Exercise = Reproduce exactly the lines of the material beneath, from the line that contains "origin, and out" to the line that contains "obj.parent = empty", both included, and no other lines.

Provided material =
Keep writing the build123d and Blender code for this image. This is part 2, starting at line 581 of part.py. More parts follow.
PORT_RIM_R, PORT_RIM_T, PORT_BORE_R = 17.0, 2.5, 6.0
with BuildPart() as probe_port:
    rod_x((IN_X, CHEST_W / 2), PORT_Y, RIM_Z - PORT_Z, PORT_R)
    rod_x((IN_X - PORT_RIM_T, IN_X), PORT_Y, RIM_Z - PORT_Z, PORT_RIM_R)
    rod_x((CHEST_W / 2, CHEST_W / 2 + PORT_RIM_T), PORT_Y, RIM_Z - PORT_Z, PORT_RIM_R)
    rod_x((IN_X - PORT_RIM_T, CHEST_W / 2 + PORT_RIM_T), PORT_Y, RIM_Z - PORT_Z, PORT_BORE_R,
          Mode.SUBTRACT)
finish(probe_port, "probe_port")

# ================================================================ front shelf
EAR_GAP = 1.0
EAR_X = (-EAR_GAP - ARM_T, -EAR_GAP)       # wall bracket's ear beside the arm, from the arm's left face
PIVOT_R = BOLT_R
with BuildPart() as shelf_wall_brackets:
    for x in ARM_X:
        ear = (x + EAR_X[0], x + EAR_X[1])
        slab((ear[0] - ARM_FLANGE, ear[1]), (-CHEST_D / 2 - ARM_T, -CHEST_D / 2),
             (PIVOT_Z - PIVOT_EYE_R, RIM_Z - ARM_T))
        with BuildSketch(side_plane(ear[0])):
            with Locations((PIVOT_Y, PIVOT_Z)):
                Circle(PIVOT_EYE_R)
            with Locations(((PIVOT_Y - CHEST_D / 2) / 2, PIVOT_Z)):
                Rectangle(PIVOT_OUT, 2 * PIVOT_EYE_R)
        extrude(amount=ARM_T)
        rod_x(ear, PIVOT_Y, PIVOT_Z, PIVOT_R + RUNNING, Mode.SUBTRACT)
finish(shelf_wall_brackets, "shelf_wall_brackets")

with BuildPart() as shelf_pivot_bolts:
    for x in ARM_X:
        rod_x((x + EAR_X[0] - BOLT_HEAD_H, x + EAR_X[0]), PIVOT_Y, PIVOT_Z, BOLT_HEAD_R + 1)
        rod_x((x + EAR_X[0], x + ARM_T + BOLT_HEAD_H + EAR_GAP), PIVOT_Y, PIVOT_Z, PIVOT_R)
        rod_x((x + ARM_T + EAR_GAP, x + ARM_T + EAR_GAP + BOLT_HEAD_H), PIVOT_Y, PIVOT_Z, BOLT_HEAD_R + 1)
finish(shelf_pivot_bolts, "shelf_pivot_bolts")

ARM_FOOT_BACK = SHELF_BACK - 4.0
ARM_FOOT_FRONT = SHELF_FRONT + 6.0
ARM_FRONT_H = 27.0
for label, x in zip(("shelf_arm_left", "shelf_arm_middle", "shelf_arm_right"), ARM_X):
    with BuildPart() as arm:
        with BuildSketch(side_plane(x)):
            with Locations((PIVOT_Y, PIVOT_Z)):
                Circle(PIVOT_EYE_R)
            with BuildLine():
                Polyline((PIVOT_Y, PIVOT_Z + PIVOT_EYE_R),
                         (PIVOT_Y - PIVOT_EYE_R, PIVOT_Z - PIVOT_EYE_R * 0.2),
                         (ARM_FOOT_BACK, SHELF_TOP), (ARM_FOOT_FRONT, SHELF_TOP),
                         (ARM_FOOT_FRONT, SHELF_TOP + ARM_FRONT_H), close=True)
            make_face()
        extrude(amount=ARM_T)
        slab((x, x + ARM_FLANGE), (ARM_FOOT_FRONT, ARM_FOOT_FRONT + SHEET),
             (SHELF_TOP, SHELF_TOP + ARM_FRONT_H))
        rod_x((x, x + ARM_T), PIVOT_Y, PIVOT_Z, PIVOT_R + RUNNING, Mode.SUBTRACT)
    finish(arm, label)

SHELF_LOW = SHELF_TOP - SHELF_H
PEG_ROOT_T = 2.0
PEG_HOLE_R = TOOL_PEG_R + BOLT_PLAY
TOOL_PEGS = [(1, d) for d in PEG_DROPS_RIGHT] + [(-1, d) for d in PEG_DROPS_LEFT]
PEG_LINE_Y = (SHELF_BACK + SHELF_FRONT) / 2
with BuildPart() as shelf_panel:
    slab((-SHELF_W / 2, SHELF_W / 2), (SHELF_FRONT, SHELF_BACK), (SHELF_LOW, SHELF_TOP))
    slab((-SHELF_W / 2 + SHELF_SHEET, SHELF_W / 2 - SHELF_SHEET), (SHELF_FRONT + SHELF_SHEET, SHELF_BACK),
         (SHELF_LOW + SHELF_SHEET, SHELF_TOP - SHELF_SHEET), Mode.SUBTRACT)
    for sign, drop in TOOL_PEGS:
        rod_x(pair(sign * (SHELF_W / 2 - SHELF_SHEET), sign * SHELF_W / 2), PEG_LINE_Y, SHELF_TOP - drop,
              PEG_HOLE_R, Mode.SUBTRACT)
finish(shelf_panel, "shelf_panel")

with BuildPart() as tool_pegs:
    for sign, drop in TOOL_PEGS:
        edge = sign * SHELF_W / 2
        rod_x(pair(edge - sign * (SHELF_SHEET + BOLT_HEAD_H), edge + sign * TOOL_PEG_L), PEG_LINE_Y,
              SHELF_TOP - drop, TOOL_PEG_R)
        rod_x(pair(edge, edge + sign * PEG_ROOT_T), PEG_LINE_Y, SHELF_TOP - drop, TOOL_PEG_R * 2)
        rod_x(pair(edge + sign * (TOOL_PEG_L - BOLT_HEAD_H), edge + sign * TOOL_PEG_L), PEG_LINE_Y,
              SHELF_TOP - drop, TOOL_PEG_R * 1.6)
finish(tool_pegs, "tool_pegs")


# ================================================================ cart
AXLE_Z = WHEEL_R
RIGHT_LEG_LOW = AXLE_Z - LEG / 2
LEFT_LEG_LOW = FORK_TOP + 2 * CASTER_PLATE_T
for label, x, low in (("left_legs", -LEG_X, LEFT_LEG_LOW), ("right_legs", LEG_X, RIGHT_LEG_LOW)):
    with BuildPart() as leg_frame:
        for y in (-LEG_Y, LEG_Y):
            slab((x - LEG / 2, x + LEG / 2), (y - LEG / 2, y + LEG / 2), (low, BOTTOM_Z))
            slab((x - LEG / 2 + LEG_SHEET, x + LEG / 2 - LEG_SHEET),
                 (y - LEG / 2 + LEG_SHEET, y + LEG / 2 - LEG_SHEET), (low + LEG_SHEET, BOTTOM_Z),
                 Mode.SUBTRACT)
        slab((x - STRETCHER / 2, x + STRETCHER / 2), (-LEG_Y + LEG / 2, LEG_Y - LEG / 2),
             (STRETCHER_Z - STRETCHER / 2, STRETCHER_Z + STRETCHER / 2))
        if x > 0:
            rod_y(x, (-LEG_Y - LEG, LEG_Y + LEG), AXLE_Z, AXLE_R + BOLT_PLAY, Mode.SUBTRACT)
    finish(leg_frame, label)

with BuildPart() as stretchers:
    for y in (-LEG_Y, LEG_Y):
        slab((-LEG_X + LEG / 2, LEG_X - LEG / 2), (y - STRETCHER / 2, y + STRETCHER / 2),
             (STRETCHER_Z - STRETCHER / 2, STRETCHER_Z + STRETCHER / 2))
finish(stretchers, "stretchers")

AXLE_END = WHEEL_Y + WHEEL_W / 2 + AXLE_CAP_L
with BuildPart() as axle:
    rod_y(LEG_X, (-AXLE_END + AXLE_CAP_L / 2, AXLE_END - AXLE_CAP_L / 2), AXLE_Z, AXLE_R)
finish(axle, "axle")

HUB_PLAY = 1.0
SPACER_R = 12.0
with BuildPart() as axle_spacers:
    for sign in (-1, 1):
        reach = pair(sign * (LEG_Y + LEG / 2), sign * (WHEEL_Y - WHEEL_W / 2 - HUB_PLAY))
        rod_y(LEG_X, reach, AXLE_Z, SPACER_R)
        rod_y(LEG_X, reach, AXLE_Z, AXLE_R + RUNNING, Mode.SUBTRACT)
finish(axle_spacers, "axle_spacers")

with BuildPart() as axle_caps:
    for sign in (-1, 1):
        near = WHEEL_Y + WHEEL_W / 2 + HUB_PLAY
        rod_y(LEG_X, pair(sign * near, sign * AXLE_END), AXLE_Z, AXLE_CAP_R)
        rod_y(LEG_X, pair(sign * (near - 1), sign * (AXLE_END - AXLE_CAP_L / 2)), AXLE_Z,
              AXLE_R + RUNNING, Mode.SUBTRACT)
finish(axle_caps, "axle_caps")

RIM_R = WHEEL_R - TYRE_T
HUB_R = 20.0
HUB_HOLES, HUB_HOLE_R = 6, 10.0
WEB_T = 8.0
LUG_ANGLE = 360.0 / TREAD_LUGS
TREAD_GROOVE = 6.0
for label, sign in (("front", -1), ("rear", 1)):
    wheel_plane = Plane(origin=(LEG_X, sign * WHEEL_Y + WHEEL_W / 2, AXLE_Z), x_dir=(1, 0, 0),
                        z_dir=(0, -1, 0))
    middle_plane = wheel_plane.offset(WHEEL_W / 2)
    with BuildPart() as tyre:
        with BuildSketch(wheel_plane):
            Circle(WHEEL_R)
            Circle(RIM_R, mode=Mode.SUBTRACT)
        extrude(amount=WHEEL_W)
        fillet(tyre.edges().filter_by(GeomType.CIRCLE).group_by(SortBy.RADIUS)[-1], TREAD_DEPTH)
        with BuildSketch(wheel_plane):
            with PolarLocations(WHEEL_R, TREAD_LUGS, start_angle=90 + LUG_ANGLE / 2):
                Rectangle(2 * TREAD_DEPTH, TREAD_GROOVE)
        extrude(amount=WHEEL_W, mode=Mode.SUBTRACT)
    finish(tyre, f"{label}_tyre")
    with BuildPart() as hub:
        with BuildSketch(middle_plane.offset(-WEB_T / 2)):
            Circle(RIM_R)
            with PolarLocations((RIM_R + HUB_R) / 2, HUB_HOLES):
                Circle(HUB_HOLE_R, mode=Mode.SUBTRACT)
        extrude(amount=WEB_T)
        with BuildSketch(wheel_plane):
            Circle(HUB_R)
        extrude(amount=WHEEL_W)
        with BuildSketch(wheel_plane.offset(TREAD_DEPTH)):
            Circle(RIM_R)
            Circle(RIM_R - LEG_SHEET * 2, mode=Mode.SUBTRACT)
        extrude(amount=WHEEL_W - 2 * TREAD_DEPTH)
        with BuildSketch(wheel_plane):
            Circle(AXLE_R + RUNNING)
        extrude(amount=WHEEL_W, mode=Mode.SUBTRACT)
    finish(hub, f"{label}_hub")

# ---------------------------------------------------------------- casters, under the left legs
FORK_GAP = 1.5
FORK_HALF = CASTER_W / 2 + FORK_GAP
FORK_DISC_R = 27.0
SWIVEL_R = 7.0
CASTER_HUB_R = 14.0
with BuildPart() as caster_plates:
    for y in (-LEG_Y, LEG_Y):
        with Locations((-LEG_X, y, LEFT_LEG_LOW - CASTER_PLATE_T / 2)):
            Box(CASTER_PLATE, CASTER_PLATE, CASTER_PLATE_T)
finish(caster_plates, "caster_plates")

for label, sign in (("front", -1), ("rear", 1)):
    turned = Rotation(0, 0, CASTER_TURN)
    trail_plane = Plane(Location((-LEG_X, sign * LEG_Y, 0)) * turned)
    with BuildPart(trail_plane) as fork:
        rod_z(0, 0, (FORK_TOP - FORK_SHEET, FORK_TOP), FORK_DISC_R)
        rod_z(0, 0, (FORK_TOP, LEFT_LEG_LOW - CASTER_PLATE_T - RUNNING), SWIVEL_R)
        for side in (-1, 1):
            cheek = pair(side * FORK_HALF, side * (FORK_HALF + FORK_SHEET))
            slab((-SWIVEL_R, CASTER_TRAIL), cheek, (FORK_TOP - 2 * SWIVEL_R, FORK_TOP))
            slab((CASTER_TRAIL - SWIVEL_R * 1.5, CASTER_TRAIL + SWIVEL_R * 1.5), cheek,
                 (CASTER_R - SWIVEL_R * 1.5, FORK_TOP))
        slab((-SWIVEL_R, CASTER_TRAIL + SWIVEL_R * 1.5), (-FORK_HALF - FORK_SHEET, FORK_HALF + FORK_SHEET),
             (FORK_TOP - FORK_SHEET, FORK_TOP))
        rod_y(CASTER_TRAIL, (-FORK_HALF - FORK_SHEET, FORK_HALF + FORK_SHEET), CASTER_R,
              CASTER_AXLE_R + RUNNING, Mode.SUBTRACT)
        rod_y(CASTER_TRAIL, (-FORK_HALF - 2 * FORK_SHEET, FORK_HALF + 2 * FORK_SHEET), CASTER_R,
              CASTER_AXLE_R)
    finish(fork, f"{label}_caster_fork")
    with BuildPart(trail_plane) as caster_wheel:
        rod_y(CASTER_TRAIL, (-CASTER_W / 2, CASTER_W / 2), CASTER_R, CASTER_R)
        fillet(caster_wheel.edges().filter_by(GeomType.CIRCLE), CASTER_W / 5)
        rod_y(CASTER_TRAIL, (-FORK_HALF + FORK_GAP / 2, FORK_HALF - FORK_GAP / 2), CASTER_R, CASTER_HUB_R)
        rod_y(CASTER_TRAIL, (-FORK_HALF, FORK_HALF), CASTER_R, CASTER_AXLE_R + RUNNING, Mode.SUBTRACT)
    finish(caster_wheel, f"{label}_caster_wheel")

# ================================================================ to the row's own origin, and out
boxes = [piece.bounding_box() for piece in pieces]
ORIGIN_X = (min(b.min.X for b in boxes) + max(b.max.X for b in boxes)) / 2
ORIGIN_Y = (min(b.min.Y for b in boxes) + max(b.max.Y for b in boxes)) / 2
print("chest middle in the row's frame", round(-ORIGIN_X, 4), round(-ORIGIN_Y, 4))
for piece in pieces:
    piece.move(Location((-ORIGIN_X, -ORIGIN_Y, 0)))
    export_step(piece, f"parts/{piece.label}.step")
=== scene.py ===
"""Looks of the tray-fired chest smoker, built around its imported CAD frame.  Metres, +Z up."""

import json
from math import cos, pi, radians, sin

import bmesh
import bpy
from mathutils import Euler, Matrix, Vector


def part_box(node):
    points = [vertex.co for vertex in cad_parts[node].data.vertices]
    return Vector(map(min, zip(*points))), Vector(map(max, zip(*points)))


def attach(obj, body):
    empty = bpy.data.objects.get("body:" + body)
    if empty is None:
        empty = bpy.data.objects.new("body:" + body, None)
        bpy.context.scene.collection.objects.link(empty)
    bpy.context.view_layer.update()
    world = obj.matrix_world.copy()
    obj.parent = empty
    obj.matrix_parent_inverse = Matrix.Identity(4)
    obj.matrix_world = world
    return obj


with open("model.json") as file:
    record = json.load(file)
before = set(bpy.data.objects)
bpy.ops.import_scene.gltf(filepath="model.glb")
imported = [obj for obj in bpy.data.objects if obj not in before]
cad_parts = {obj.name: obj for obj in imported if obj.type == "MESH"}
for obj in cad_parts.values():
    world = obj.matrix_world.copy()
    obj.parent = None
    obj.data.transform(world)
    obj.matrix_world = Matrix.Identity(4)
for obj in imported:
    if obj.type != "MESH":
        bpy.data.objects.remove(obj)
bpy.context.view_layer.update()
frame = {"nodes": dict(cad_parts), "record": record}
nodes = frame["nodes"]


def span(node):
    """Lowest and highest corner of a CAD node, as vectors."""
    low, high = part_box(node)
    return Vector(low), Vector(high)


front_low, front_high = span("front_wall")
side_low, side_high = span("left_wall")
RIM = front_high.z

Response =
# ================================================================ to the row's own origin, and out
boxes = [piece.bounding_box() for piece in pieces]
ORIGIN_X = (min(b.min.X for b in boxes) + max(b.max.X for b in boxes)) / 2
ORIGIN_Y = (min(b.min.Y for b in boxes) + max(b.max.Y for b in boxes)) / 2
print("chest middle in the row's frame", round(-ORIGIN_X, 4), round(-ORIGIN_Y, 4))
for piece in pieces:
    piece.move(Location((-ORIGIN_X, -ORIGIN_Y, 0)))
    export_step(piece, f"parts/{piece.label}.step")
=== scene.py ===
"""Looks of the tray-fired chest smoker, built around its imported CAD frame.  Metres, +Z up."""

import json
from math import cos, pi, radians, sin

import bmesh
import bpy
from mathutils import Euler, Matrix, Vector


def part_box(node):
    points = [vertex.co for vertex in cad_parts[node].data.vertices]
    return Vector(map(min, zip(*points))), Vector(map(max, zip(*points)))


def attach(obj, body):
    empty = bpy.data.objects.get("body:" + body)
    if empty is None:
        empty = bpy.data.objects.new("body:" + body, None)
        bpy.context.scene.collection.objects.link(empty)
    bpy.context.view_layer.update()
    world = obj.matrix_world.copy()
    obj.parent = empty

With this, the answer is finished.